If we take an article such as a pistol, this reasoning is very clear. A pistol may be legally possessed provided the owner has a license. It may be either legally or illegally sold (as, for example, to a minor). On a two count indictment for illegal possession and illegal sale of the pistol, it is the same pistol and commands the same proof in this regard, but it may be illegally possessed and illegally sold or vice versa. Take also a two count indictment for illegal possession of a pistol and shooting at another. The possession of some pistol is necessary in order to shoot it, but one without a license is punishable for two crimes while one who has a license is guilty of only one. Accordingly, Gee v. State is directly in point and directly controlling in this case. Thompkins v. State, supra, followed Gee v. State and is in my opinion correct, and if this is true Wells v. State, supra, is wrong, and Wells should be overruled. If I am incorrect and Wells v. State stands, then Thompkins v. State should be overruled, as the conflict between them is irreconcilable, but I also feel that Wells is irreconcilable with Gee v. State.
Furthermore, the overall view expressed in Blair v. State and Gee v. State has recently been followed in Ansley v. State, 124 Ga. App. 670 (6) (185 SE2d 562)

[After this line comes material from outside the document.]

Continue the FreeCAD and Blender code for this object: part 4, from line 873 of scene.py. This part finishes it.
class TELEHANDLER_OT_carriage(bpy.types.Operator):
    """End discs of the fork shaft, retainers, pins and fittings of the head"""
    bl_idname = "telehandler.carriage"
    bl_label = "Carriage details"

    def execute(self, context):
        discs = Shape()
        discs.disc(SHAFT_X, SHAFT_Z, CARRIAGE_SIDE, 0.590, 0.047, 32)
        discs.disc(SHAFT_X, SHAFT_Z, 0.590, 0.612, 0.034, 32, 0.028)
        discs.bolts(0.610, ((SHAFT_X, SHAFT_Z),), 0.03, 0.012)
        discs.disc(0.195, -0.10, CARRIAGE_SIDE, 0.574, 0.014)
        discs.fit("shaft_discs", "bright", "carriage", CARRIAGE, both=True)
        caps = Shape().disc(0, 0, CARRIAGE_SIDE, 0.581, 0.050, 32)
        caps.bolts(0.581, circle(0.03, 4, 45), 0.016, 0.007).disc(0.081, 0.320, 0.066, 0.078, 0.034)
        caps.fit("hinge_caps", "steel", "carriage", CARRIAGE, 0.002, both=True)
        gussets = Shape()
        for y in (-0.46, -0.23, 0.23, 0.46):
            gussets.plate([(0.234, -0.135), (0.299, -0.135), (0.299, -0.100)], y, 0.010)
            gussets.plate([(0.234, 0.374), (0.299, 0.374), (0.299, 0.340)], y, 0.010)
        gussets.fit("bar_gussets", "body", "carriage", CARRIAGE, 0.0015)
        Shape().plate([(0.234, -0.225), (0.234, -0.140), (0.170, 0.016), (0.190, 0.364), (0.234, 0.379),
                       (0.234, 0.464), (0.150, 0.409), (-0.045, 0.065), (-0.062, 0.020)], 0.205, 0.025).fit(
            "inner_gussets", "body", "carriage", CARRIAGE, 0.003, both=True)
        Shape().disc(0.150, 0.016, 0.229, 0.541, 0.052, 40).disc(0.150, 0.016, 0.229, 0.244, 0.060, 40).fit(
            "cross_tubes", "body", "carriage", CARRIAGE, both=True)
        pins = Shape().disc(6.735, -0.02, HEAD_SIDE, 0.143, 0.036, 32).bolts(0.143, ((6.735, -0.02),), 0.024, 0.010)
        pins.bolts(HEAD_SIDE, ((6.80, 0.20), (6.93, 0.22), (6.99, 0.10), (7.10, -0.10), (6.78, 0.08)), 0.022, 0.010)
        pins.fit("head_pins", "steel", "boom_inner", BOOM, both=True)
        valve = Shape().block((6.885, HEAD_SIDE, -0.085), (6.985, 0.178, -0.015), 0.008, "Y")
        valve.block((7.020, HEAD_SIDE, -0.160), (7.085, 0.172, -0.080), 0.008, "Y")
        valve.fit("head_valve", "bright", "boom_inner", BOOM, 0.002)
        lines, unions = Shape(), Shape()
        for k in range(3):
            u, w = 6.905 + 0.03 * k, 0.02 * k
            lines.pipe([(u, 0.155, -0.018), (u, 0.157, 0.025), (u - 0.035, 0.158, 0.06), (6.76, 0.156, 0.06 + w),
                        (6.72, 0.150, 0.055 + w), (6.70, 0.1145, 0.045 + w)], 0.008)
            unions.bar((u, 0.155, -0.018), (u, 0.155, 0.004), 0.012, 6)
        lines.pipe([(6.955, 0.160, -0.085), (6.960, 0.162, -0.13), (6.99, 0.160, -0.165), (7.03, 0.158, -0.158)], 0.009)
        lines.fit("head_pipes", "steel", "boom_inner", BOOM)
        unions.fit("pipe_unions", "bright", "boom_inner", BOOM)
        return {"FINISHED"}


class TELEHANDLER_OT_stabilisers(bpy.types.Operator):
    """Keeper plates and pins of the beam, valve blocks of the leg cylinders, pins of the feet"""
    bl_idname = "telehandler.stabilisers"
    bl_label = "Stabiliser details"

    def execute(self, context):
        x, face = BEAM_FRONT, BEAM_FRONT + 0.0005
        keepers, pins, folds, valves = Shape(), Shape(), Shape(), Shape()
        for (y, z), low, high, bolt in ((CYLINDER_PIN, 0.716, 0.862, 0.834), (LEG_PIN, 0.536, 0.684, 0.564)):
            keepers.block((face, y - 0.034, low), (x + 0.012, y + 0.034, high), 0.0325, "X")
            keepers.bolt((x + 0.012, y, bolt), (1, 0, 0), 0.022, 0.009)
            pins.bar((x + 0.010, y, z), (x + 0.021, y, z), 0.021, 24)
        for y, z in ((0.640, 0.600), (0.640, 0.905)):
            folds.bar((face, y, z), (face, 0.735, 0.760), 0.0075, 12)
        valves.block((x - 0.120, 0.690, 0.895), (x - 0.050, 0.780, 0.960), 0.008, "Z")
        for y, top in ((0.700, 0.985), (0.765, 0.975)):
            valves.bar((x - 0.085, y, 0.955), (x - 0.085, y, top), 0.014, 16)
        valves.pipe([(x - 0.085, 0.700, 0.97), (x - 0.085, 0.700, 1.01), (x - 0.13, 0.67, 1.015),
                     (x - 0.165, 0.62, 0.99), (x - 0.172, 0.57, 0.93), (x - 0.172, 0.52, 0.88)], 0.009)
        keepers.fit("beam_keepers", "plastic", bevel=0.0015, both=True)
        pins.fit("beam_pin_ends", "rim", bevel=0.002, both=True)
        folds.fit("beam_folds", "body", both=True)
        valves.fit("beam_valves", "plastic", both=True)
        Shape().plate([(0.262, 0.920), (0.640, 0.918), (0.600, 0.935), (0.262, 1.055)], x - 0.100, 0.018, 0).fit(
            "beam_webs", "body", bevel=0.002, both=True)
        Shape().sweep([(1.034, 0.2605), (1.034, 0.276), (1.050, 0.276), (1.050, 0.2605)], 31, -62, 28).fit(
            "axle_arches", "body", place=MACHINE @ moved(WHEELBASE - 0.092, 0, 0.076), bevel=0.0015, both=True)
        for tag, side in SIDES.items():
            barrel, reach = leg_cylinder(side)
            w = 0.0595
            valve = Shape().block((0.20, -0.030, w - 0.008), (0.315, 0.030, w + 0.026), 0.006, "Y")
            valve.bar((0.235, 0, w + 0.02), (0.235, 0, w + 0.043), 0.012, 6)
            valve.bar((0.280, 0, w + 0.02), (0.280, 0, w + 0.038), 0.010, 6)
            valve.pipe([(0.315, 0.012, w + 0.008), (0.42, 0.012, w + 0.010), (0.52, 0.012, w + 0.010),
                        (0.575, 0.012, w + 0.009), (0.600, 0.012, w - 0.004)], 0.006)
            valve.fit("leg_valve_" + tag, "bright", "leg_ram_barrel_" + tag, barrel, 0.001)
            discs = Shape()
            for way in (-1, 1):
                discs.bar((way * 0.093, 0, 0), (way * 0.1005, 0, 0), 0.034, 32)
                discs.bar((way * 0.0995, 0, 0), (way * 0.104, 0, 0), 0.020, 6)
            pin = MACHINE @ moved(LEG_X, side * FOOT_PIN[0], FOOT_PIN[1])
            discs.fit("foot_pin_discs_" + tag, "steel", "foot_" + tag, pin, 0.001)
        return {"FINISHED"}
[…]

in which Judge Evans wrote an eloquent dissent. It was there held by a majority of eight of this court that the same acts as a matter of fact on the part of Petree in accepting money to secure the passage of municipal zoning legislation was an offense against two laws that did not merge and a motion to require the State to elect on which one it would proceed was properly overruled. An acquittal on one count was not repugnant to a conviction on the other. Notwithstanding the charge which was favorable to the defendant, and about which he could not complain, the jury could have found him guilty of both counts, and sentenced him on both, as this court held these were separate and distinct crimes founded on the same act, each containing essential elements in the one not essential to the other. This was done at a time after the effective date of Code Ann. 26-506 pertaining to includable crimes. If Thompkins, supra, is overruled, Ansley, supra, must also be overruled.
It should be clearly understood, under the authority of the majority opinion, the prosecution and conviction of separate and distinct crimes, one containing elements not essential to the other, will be substantially restricted in this state and will result in gross discrimination. For example, one who legally possessed marijuana and heroin and who illegally sold it would be convicted of one crime, the illegal sale; while another who illegally possessed marijuana and heroin and illegally sold it would only be guilty of one crime (the majority says one merges with the other). This could be applied to the illegal possession and sale of weapons and other contraband. The case differs in that there the court treated the counts as expressing the same transaction in charging that the defendant should not be convicted on both, but equally, he might have accepted a general verdict and meted out single sentence. Whether the offenses merged as a matter of fact it was not necessary to decide. In Gee, on the contrary, possession and sale of the same drug was charged in a two count indictment, guilty verdicts on each were returned, and the court gave consecutive sentences.
3. Adopting the majority view, I would still disagree with the general judgment of reversal. A proper judgment for this court would be to reverse as to Counts 1, 2 and 4 and affirm on the remaining counts. I particularly disagree with a general reversal on the ground that there was error in the charge in instructing the jury, as to each count, that a verdict of guilty could be returned. Obviously, a verdict of not guilty could not be returned as to Counts 2 and 4 if a guilty verdict was returned as to Counts 3 and 5, as such a verdict would be repugnant. Britt v. State, 36 Ga. App. 668 (137 SE 791); Arnold v. State, 39 Ga. App. 680 (148 SE 283); Davis v. State, 43 Ga. App. 122 (157 SE 888); Evans v. State, 46 Ga. App. 39 (166 SE 449).
I am authorized to state that Presiding Judges Hall and Eberhardt and Judge Pannell concur in this dissent.